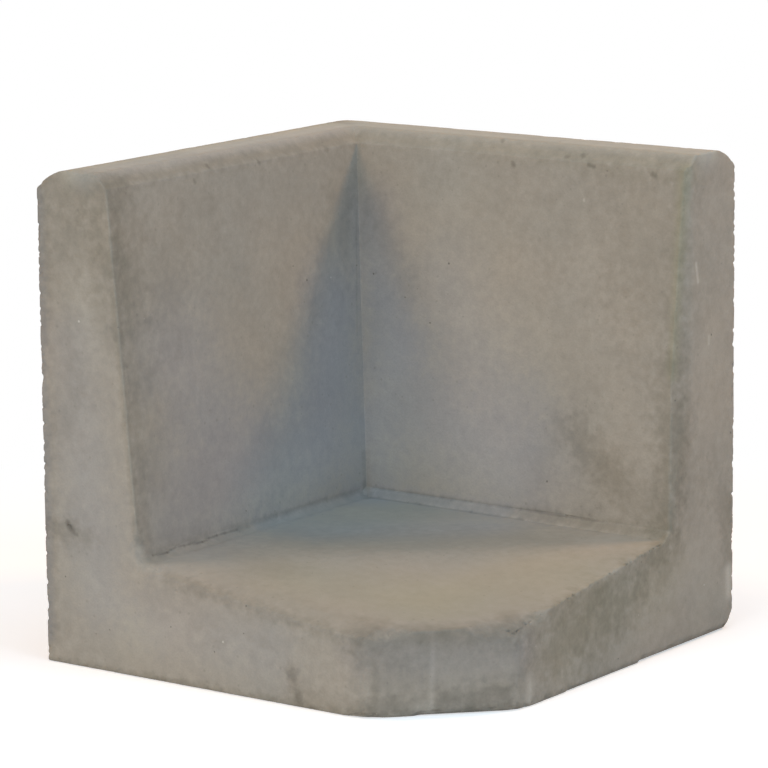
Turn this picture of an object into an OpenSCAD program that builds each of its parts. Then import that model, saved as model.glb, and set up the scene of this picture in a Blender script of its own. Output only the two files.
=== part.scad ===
// L-shaped retaining wall element, 90 degree corner piece, cast in concrete.
// Two upright walls meet at the back corner and stand on one thick foot,
// which fills the inside of the corner and has its free corner cut off.
// Units are millimetres. +Z is up, and the model stands on Z = 0.
// The walls are at the -X and +Y sides; the open side faces +X and -Y.

/* [Legs] */
// Outer length of each leg, from the back corner to its joint face
leg_length = 400; // [350:5:500]
// Height of the element
body_height = 400; // [300:5:600]

/* [Wall section] */
// Wall thickness at the rim, before the rim bevels are taken off
rim_thickness = 71; // [66:1:85]
// Wall thickness where the battered inner face reaches the foot
root_thickness = 98; // [90:1:120]

/* [Rim bevels] */
// Width of the crowned bevel on the outer edge of the rim
outer_bevel_width = 27; // [16:1:30]
// Drop of the crowned bevel on the outer edge of the rim
outer_bevel_drop = 16; // [12:1:20]
// Height by which the outer bevel bulges above its straight chord
outer_bevel_crown = 2.5; // [0.5:0.5:2.5]
// Width of the bevel on the inner edge of the rim
inner_bevel_width = 11; // [4:1:16]
// Drop of the bevel on the inner edge of the rim
inner_bevel_drop = 12; // [4:1:20]

/* [Foot] */
// Height of the level part of the foot, along the walls
foot_height = 93; // [80:1:110]
// Height of the foot at its cut-off nose
nose_height = 67; // [50:1:78]
// Length cut from each side at the free corner of the foot
nose_cut = 86; // [60:2:120]
// Size of the small bevel between the inner faces and the foot
toe_bevel = 7; // [3:1:12]

/* [Hidden] */
concrete = [0.57, 0.54, 0.49];
// margin by which a cutting shape runs past the faces it cuts
past = 20;
// margin by which the outer bevel's cutting square runs past the arc's ends
lap = 1;
half_leg = leg_length / 2;
// thickness gained by the inner face per millimetre of drop
batter = (root_thickness - rim_thickness) / (body_height - foot_height);
// wall thickness just below the inner rim bevel and just above the toe bevel
shoulder_thickness = rim_thickness + batter * inner_bevel_drop;
toe_thickness = root_thickness - batter * toe_bevel;
// distance from the back corner, along a leg, at which the foot starts to fall
crease_offset = root_thickness + toe_bevel;
// horizontal run of the falling part, measured square to the cut-off nose
fall_run = (leg_length - nose_cut - crease_offset) / sqrt(2);
fall_slope = (foot_height - nose_height) / fall_run;
// the crowned bevel is an arc: its chord, radius, and depth of centre below it
bevel_chord = sqrt(pow(outer_bevel_width, 2) + pow(outer_bevel_drop, 2));
crown_radius = pow(bevel_chord, 2) / (8 * outer_bevel_crown) + outer_bevel_crown / 2;
crown_depth = crown_radius - outer_bevel_crown;

// Section of one leg's outside: plumb outer face, level rim, crowned bevel on
// the outer edge. X is the distance inwards from the outer face, Y the height.
module outer_section() {
    difference() {
        square([leg_length, body_height]);
        crowned_corner();
    }
}

// Corner of section taken off above the arc of the outer bevel.
module crowned_corner() {
    difference() {
        translate([-past, body_height - outer_bevel_drop - lap])
            square([past + outer_bevel_width + lap, outer_bevel_drop + lap + past]);
        translate([
            outer_bevel_width / 2 + crown_depth * outer_bevel_drop / bevel_chord,
            body_height - outer_bevel_drop / 2 - crown_depth * outer_bevel_width / bevel_chord
        ])
            circle(r = crown_radius, $fn = 96);
    }
}

// Section of the space in front of one leg's inner face: toe bevel, battered
// face, bevelled inner edge of the rim.
module inner_section() {
    polygon([
        [root_thickness + toe_bevel, foot_height],
        [toe_thickness, foot_height + toe_bevel],
        [shoulder_thickness, body_height - inner_bevel_drop],
        [rim_thickness - inner_bevel_width, body_height],
        [rim_thickness - inner_bevel_width, body_height + past],
        [leg_length + past, body_height + past],
        [leg_length + past, foot_height]
    ]);
}

// Runs a section along the left leg, from run_start behind the back corner.
module along_left_leg(run_start, run_length) {
    translate([-half_leg, half_leg + run_start, 0])
        rotate([90, 0, 0])
            linear_extrude(height = run_length)
                children();
}

// Keeps what one leg's section and its mirror image in the other leg share,
// so that every face runs to a mitre at the corner.
module mitred(run_start, run_length) {
    intersection() {
        along_left_leg(run_start, run_length) children();
        mirror([1, 1, 0])
            along_left_leg(run_start, run_length) children();
    }
}

// Square-on view of the foot's free corner, used for both cuts on it:
// X runs outwards square to the nose, and X = 0 is the crease of the foot.
module facing_nose() {
    translate([-half_leg + crease_offset, -half_leg, 0])
        rotate([0, 0, -45])
            children();
}

// Material above the falling part of the foot.
module above_fall() {
    facing_nose()
        rotate([90, 0, 0])
            translate([0, 0, -leg_length - past])
                linear_extrude(height = 2 * (leg_length + past))
                    polygon([
                        [0, foot_height],
                        [leg_length, foot_height - fall_slope * leg_length],
                        [leg_length, body_height + past],
                        [0, body_height + past]
                    ]);
}

// Material beyond the cut-off nose.
module beyond_nose() {
    facing_nose()
        translate([fall_run, -leg_length - past, -past])
            cube([leg_length, 2 * (leg_length + past), body_height + 2 * past]);
}

module corner_element() {
    color(concrete)
        difference() {
            mitred(0, leg_length) outer_section();
            mitred(past, leg_length + 2 * past) inner_section();
            above_fall();
            beyond_nose();
        }
}

corner_element();
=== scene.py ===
"""Dresses the cast concrete corner element of an L-shaped retaining wall.

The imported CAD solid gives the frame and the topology. A worn, weathered skin is
cut from a copy of it and stands for it, in the same place and size.

Many places are given as (u, v, z): depth from the side wall's outer face, depth
from the back wall's outer face, and height. They are in metres for the shape and
in millimetres for marks and seams.
"""

import itertools
import logging
import math
from dataclasses import dataclass
from enum import Enum

import bmesh
import bpy
import numpy as np
from mathutils import Matrix, Vector


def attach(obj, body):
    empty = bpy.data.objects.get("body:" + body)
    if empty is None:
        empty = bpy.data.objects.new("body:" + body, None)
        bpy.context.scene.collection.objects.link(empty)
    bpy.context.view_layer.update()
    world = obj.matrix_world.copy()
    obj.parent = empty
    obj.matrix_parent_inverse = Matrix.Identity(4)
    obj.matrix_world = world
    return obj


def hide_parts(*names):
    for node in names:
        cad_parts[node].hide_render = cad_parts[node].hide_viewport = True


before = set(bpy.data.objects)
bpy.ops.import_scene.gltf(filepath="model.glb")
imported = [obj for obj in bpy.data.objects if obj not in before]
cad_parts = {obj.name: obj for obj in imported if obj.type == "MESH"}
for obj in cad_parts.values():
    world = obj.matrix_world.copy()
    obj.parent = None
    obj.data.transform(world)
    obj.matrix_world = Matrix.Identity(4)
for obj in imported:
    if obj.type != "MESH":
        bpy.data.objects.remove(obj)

NODE = "corner_element"
LOG = logging.getLogger("corner_element")
MM = 0.001
ROOT_2 = math.sqrt(2)

Colour = tuple[float, float, float, float]
Place = tuple[float, float, float]
Line = tuple[Place, Place]
Socket = bpy.types.NodeSocket
Feed = Socket | float | tuple[float, ...] | Vector

ORIGIN: Place = (0.0, 0.0, 0.0)
WHITE: Colour = (1.0, 1.0, 1.0, 1.0)


class Axis(Enum):
    """Row axes, by their place in a coordinate."""

    X = 0
    Y = 1
    Z = 2


@dataclass(frozen=True)
class ElementSizes:
    """Sizes of the cast element in metres, under the names of the CAD source."""

    leg_length: float = 0.400
    body_height: float = 0.400
    rim_thickness: float = 0.071
    root_thickness: float = 0.098
    outer_bevel_width: float = 0.027
    outer_bevel_drop: float = 0.016
    outer_bevel_crown: float = 0.0025
    inner_bevel_width: float = 0.011
    inner_bevel_drop: float = 0.012
    foot_height: float = 0.093
    nose_height: float = 0.067
    nose_cut: float = 0.086
    toe_bevel: float = 0.007

    @property
    def half_leg(self) -> float:
        """Half the length of a leg."""
        return self.leg_length / 2

    @property
    def batter(self) -> float:
        """Thickness that the inner face gains for each metre of drop."""
        gained = self.root_thickness - self.rim_thickness
        return gained / (self.body_height - self.foot_height)

    @property
    def crease_offset(self) -> float:
        """Distance along a leg at which the foot starts to fall."""
        return self.root_thickness + self.toe_bevel

    @property
    def nose_corner(self) -> float:
        """Distance along a leg at which the nose is cut off."""
        return self.leg_length - self.nose_cut

    @property
    def fall_slope(self) -> float:
        """Drop of the falling part of the foot for each metre of run."""
        run = (self.nose_corner - self.crease_offset) / ROOT_2
        return (self.foot_height - self.nose_height) / run

    def depths(self, points: np.ndarray) -> np.ndarray:
        """Turns row coordinates into (u, v, z).

        Args:
            points: N x 3 coordinates in the row frame.

        Returns:
            N x 3 depths and heights.
        """
        half = self.half_leg
        columns = points[:, 0] + half, half - points[:, 1], points[:, 2]
        return np.stack(columns, axis=1)


@dataclass(frozen=True)
class SoftEdge:
    """A stretch of edge between two (u, v, z) that is rounder than the rest."""

    start: Place
    end: Place
    radius: float
    reach: float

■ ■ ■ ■

(Stated goal): Lines from the start of the material above through the line containing "faces +X and -Y." are to be duplicated exactly, and only those.

(Full output):
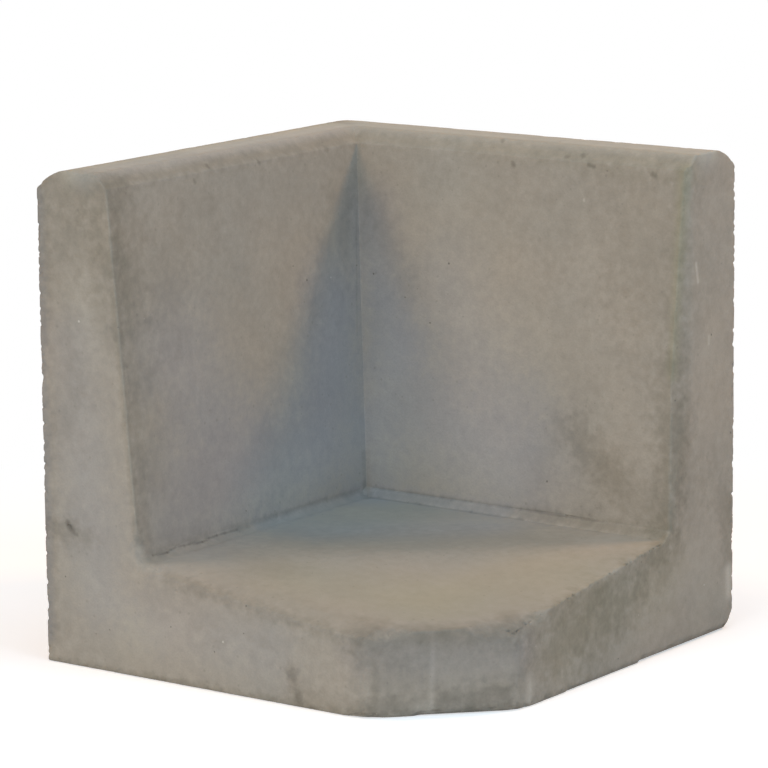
Turn this picture of an object into an OpenSCAD program that builds each of its parts. Then import that model, saved as model.glb, and set up the scene of this picture in a Blender script of its own. Output only the two files.
=== part.scad ===
// L-shaped retaining wall element, 90 degree corner piece, cast in concrete.
// Two upright walls meet at the back corner and stand on one thick foot,
// which fills the inside of the corner and has its free corner cut off.
// Units are millimetres. +Z is up, and the model stands on Z = 0.
// The walls are at the -X and +Y sides; the open side faces +X and -Y.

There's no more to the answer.